*Request*
In the listing below, locate the lines that hold the string "joints". Copy those lines.

*Material supplied*
▽

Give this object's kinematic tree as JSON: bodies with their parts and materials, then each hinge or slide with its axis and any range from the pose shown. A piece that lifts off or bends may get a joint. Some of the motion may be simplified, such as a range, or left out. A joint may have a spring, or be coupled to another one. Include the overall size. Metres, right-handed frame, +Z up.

△
▽

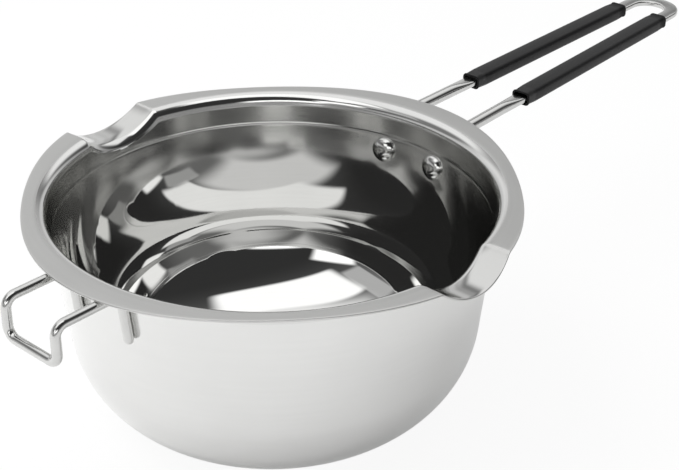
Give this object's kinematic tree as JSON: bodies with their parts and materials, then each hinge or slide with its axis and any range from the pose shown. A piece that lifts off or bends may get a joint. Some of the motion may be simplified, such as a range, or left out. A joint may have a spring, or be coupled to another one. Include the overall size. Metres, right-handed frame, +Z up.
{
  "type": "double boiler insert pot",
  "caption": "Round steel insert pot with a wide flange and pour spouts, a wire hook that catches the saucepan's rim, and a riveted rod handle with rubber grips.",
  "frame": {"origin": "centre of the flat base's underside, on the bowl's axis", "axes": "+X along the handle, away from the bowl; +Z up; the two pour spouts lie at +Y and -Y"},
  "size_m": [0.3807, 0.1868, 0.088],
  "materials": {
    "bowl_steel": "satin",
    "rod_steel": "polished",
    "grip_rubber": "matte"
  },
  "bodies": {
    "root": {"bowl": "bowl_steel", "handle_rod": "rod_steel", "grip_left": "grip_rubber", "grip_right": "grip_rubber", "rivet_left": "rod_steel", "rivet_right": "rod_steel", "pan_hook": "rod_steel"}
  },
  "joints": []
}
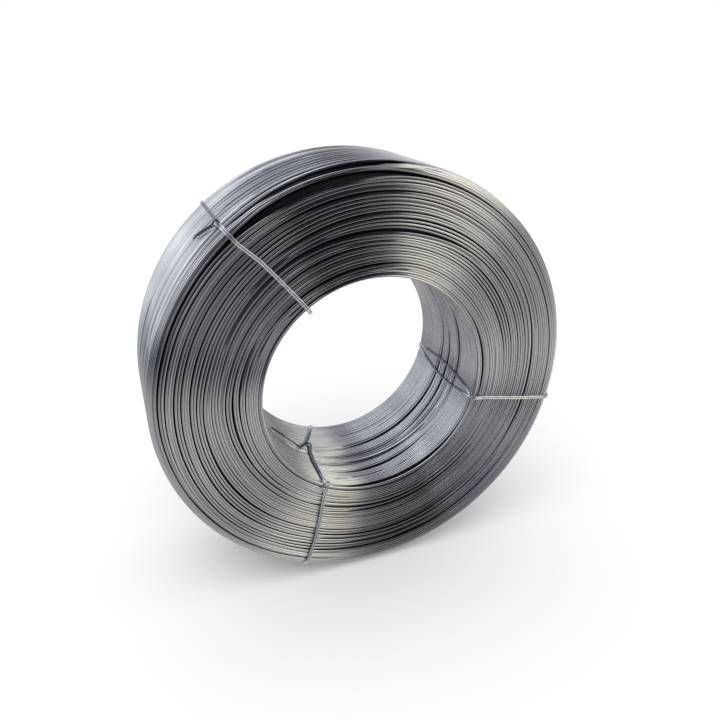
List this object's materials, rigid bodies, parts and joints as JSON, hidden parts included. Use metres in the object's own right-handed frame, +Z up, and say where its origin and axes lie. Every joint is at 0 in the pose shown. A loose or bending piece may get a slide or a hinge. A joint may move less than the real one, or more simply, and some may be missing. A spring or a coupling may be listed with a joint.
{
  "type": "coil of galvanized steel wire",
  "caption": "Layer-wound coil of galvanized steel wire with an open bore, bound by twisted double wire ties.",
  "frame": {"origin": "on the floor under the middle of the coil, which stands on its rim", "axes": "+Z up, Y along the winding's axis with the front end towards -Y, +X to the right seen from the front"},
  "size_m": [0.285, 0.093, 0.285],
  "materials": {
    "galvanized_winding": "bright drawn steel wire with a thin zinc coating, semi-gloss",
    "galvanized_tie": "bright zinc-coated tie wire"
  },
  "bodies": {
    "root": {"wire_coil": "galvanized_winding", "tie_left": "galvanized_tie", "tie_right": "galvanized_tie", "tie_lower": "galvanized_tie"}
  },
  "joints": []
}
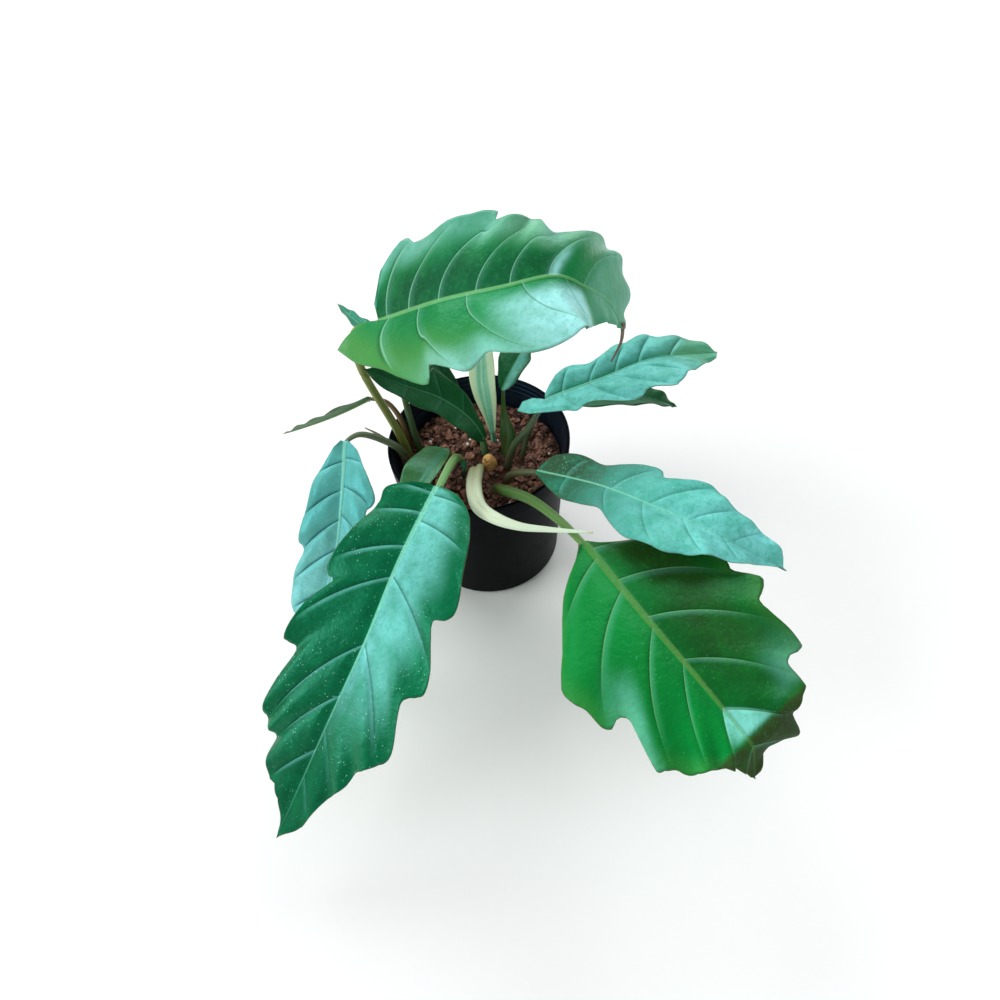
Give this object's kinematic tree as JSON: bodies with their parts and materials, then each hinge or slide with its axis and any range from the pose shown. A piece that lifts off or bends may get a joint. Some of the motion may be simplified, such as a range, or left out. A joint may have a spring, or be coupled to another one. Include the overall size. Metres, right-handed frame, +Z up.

△
▽

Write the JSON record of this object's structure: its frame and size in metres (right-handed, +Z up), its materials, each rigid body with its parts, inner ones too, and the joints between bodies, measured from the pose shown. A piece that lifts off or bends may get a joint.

△

*Expected answer*
  "joints": []
List this object's materials, rigid bodies, parts and joints as JSON, hidden parts included. Use metres in the object's own right-handed frame, +Z up, and say where its origin and axes lie. Every joint is at 0 in the pose shown. A loose or bending piece may get a slide or a hinge. A joint may move less than the real one, or more simply, and some may be missing. A spring or a coupling may be listed with a joint.
  "joints": []
Write the JSON record of this object's structure: its frame and size in metres (right-handed, +Z up), its materials, each rigid body with its parts, inner ones too, and the joints between bodies, measured from the pose shown. A piece that lifts off or bends may get a joint.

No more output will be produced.